After six years of running her own company, the stylish designer, whose fashion sense defined the high-flying ’80s, for some, found another creative outlet. “Of course, I needed something to do so my other love in life is interiors and gardens. I went off to Paris and ended up learning things in France, which was following through what I was going to be doing, but in a different way. I went to work in a flower shop,” she said. “When I came back and my marriage was falling apart, as they often do when there’s a death of a child…I didn’t want that to be the case, but it happened. Working in the flower shop got me really interested in my own gardens, so I threw myself into that.”

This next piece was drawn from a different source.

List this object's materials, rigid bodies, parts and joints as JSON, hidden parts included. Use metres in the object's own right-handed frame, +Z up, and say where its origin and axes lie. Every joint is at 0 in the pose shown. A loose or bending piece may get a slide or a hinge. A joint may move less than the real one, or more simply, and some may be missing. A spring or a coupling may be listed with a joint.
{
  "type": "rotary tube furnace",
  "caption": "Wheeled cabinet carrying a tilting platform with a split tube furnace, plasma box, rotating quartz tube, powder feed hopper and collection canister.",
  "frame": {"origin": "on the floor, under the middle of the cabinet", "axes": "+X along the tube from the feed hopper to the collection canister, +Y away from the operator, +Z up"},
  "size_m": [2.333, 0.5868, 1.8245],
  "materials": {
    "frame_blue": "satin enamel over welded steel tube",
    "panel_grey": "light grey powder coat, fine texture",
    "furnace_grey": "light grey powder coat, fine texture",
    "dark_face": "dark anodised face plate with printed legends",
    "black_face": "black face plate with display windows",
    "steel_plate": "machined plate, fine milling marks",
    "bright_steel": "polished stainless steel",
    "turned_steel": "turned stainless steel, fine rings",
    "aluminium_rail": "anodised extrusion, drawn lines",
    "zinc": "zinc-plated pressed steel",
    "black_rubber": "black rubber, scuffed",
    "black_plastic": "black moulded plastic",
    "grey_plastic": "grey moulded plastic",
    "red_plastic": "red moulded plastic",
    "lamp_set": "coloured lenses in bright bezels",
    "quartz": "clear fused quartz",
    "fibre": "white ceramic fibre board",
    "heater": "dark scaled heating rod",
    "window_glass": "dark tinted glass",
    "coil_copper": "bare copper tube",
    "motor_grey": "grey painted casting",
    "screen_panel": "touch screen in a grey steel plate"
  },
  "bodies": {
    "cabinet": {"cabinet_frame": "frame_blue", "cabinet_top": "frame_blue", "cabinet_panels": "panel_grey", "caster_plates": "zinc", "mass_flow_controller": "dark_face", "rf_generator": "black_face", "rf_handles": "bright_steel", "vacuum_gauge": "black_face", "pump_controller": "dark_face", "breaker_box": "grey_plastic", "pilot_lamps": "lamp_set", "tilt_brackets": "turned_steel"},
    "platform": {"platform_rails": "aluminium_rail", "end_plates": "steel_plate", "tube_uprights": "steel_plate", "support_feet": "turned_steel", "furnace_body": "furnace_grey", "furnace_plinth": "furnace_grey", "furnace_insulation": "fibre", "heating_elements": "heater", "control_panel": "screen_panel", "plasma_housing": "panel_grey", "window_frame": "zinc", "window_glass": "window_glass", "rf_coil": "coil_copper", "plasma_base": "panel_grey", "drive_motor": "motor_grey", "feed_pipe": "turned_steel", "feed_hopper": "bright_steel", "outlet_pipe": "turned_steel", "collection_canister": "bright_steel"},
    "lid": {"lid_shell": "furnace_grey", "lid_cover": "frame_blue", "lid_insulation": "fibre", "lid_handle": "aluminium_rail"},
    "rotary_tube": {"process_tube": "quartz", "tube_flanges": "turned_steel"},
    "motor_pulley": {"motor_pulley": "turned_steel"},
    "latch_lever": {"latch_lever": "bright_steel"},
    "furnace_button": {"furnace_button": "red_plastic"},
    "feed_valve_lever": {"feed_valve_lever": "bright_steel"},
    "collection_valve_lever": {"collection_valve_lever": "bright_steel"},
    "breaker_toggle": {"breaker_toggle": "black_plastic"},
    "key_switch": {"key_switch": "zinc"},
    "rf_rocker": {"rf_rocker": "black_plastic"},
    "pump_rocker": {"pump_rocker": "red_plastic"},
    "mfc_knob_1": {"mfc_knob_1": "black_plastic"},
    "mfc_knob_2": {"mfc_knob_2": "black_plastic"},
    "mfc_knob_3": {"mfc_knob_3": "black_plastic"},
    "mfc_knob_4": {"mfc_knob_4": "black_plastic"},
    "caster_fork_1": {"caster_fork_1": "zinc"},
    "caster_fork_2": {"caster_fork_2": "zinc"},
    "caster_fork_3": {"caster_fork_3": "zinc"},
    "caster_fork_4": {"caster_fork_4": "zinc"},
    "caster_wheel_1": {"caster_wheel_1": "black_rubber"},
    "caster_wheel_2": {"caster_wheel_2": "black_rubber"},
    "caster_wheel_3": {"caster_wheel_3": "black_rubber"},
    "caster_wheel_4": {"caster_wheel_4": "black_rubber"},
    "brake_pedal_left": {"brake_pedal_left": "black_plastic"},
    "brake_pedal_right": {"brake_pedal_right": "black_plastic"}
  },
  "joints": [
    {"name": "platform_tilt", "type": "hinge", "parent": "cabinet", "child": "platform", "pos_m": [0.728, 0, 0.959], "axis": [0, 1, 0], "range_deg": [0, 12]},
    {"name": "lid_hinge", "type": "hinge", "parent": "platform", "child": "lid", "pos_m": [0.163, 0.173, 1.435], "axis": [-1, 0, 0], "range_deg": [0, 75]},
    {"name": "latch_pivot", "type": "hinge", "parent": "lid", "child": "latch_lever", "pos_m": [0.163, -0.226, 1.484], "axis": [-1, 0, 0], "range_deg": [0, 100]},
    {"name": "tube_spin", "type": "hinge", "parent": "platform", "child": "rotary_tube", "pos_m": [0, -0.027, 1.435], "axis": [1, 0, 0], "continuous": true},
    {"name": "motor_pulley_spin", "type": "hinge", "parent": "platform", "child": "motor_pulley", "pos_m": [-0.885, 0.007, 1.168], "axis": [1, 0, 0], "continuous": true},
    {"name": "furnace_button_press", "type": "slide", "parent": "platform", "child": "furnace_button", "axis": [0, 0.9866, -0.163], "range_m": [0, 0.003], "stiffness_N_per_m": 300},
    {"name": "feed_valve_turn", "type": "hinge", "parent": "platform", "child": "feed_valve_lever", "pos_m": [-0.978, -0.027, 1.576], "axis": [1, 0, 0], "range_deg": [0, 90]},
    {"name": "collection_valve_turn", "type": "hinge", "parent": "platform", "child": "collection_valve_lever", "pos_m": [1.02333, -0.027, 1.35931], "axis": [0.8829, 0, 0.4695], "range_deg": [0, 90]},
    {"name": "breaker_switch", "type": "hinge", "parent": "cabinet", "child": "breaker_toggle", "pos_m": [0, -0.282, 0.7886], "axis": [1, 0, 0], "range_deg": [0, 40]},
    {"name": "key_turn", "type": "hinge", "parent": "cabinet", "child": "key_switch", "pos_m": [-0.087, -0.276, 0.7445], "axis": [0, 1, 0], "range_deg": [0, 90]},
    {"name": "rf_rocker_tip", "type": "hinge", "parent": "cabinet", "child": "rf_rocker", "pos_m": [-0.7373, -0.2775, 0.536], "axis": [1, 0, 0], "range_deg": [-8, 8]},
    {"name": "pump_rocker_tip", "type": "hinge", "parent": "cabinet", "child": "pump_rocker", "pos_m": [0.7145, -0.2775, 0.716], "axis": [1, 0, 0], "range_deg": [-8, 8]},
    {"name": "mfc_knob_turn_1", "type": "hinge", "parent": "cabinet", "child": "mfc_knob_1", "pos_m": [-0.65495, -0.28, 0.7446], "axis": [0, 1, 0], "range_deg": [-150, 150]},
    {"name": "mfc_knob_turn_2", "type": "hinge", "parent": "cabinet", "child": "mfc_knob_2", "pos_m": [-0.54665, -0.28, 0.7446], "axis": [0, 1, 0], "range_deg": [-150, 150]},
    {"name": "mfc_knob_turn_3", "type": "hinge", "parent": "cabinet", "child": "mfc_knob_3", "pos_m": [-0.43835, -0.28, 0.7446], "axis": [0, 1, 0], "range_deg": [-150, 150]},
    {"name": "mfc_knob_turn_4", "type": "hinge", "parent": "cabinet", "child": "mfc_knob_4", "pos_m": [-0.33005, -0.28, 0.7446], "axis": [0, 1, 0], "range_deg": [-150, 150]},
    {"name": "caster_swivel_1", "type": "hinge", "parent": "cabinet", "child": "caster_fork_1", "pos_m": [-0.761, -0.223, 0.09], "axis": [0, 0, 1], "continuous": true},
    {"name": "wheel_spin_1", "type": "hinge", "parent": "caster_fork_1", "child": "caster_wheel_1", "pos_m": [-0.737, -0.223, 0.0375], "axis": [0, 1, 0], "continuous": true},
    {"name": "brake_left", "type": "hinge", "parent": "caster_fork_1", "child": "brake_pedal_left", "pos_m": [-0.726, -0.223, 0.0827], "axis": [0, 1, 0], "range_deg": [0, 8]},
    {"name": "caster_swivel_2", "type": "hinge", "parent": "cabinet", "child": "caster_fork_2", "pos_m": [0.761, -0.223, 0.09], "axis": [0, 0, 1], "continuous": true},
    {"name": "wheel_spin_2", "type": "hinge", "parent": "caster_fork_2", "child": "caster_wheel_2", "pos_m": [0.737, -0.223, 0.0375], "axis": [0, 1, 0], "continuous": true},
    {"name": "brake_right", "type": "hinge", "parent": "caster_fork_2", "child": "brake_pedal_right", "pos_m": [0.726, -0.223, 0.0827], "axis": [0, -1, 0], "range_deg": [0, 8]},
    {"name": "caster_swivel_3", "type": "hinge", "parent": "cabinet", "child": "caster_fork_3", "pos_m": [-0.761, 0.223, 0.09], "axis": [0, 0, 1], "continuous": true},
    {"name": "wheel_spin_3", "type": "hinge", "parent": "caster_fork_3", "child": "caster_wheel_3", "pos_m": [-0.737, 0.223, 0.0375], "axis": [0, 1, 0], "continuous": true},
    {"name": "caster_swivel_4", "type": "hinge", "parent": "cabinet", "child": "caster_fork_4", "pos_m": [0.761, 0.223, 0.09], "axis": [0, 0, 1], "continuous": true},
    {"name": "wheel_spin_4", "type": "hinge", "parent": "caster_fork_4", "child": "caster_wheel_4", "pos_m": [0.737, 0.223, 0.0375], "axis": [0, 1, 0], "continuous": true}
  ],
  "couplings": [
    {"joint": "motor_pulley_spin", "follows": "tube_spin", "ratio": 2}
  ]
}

Her horticultural skills led to publishing her first book about flowers and a career in book publishing. That first book, “A Passion for Flowers,” sold more copies than any other flower book “that the publishing world had had at that moment,” she said. “I just realized that the natural colors of flowers and all of that was something that I truly, truly loved.”

Returning to fashion is of no interest. “Not at this age. It’s for the young and I am very traditional. My clothes were classic. I wasn’t interested in making shocking or avant-garde things. As a woman, I thought it was injustice to women to create clothes that became obsolete in a season or two, just to be in fashion. I was never that popular among the press because I didn’t think it was the right thing to do for me. So I made classic clothes. They were pretty, maybe not all of them. Of course, some of them were good-looking clothes. They were beautifully made by a wonderful group of seamstresses and tailors…I didn’t want the clothes to be obsolete in a season. We owed women more than that.”